The structural model obtained from the X-ray single-crystal refinement has been used as a starting model in the density functional theory (DFT) calculation. The electronic structure and the optical property parameters were obtained using the electron exchange-correlation functional proposed by Perdew–Burke–Ernzerhof (PBE) [26] and the projector augmented-wave (PAW) pseudopotential plane-wave method, as implemented in the CASTEP code [27]. A plane-wave basis set was adopted with an energy cutoff of 600 eV. The atomic force, maximum displacement, and total energy convergence criteria were 0.05 eV Å⁻¹, 0.002 Å, and 10⁻⁶ eV, respectively. The limited memory BFGS method has been used for energy minimization. We carried out the Brillouin-zone integrations using the Monkhorst–Pack scheme [28], with a regularly spaced mesh of 2 × 2 × 2 points in the reciprocal unit cell.

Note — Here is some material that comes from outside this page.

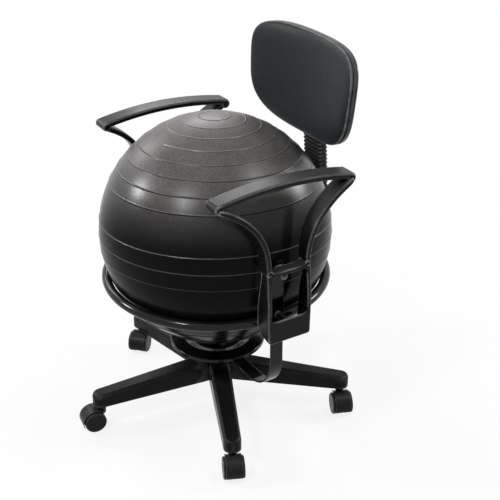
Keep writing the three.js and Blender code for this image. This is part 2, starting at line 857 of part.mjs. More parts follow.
// The bracket's side outline, drawn as X and Z: upright outside, swelling inward to the foot.
function bracketSide(inset) {
  const outer = armOuterReach - inset;
  const shape = new THREE.Shape();
  shape.moveTo(outer - bracketEdgeRadius, bracketBottom + inset);
  shape.quadraticCurveTo(outer, bracketBottom + inset, outer, bracketBottom + inset + bracketEdgeRadius);
  shape.lineTo(outer, bracketBend);
  shape.lineTo(armTopOuterReach - inset, bracketTop);
  shape.lineTo(armTopOuterReach - bracketTopDepth, bracketTop);
  shape.splineThru([
    point(armTopOuterReach - bracketTopDepth - inset / 2, windowTop),
    point(strapFace + bracketWaistStandOff, bracketWaistHeight),
    point(strapFace + bracketFootStandOff, bracketFootHeight),
    point(strapFace + bracketFootStandOff, bracketHeelHeight),
  ]);
  shape.quadraticCurveTo(
    strapFace + bracketFootStandOff,
    bracketBottom + bracketHeelRise + inset,
    armOuterReach - bracketHeelRun,
    bracketBottom + bracketHeelRise + inset,
  );
  return shape;
}

// The bracket's outline from the side of the chair, as Y and Z, with its window.
function bracketFace() {
  const shape = new THREE.Shape();
  const middleHeight = (bracketBottom + bracketTop) / 2;
  const wide = bracketHalfWidth + bracketBulge;
  shape.moveTo(-armForward - bracketHalfWidth, bracketBottom);
  shape.lineTo(-armForward + bracketHalfWidth, bracketBottom);
  shape.quadraticCurveTo(
    -armForward + wide,
    middleHeight,
    -armForward + bracketTopHalfWidth,
    bracketTop,
  );
  shape.lineTo(-armForward - bracketTopHalfWidth, bracketTop);
  shape.quadraticCurveTo(
    -armForward - wide,
    middleHeight,
    -armForward - bracketHalfWidth,
    bracketBottom,
  );
  const windowMiddle = (windowBottom + windowTop) / 2;
  const opening = roundRectangle(
    2 * windowHalfWidth,
    windowTop - windowBottom,
    windowRadius,
    windowCornerSteps,
  );
  const placed = opening.map((at) => point(at.x - armForward, at.y + windowMiddle));
  shape.holes.push(new THREE.Path(placed));
  return shape;
}

function armBracket() {
  const whole = alongY(
    bracketSide(0),
    -armForward - bracketHalfWidth - bracketBulge,
    -armForward + bracketHalfWidth + bracketBulge,
  ).intersect(alongX(bracketFace(), 0, armOuterReach + cutOverrun));
  const pocketHalf = bracketHalfWidth - bracketWall;
  const pocketTop = windowTop;
  const pocketShape = new THREE.Shape([
    point(strapFace, bracketBottom + bracketHeelRise + bracketWall),
    point(armOuterReach - bracketWall, bracketBottom + bracketHeelRise + bracketWall),
    point(armOuterReach - bracketWall, bracketBend),
    point(bracketReachAt(pocketTop) - bracketWall, pocketTop),
    point(strapFace, pocketTop),
  ]);
  const pocket = alongY(pocketShape, -armForward - pocketHalf, -armForward + pocketHalf);
  const bossStart = strapFace + strapThickness + seatGap;
  const bossEnds = [armOuterReach - bracketWall / 2, bossStart + tabDepth];
  const bosses = armBoltHeights.map((height, i) =>
    rod(
      new THREE.Vector3(bossStart, -strapForward, height),
      new THREE.Vector3(bossEnds[i], -strapForward, height),
      bossRadius,
      roundSides,
    ),
  );
  const tabShape = new THREE.Shape([
    point(bossStart, armBoltHeights[1]),
    point(bossStart + tabDepth, armBoltHeights[1]),
    point(bossStart + tabDepth, windowTop + crossbarHeight / 2),
    point(bossStart, windowTop + crossbarHeight / 2),
  ]);
  const tab = alongY(tabShape, -strapForward - bossRadius, -strapForward + bossRadius);
  return joined(cut(whole, pocket), ...bosses, tab);
}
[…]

The HOMO, LUMO, and Fukui indices of the organic part of the title compound have been obtained using DMol3 code [29]. The calculations were carried out through Mulliken population analysis [30] and using the PBE functional method with DNP basis set [31]. The convergence parameters were as follows: maximum displacement of 0.005 Å, SCF tolerance 1 × 10⁻⁶ eV/atom, convergence energy tolerance 1 × 10⁻⁶ Ha. After the geometry optimization convergence, the following parameters were calculated: the HOMO (highest occupied molecular orbital energy), LUMO (lowest unoccupied molecular orbital energy) [32], and Fukui indices (FI) [33].

We drew the Hirshfeld Surfaces [34] and their relative 2D fingerprint plots [35] using Crystal Explorer 17 software [36] with a final refined crystallographic information file as the input. The quantifying and decoding of the intercontact in the molecular packing were created using d_norm (normalized contact distance) and 2D fingerprint plots, respectively. The dark-red spots on the d_norm surface resulted from the short interatomic contacts, while the other intermolecular interactions appeared as light-red spots. The d_i (inside) and d_e (outside) represents the distances to the Hirshfeld surface from the nuclei, with respect to the relative van der Waals radii. The proportional contribution of intercontact over the surface was visualized by the color gradient (blue to red) in the fingerprint plot. The enrichment ratios Exy were obtained from the actual contacts between the different chemical species (x, y) and equiprobable proportions calculated from the surface chemical content [37,38]. An enrichment ratio larger than unity indicated that the contact type was favored and made the largest contribution to the crystal packing.

3. Discussion

3.1. Energy-Dispersive X-ray Analysis (EDX)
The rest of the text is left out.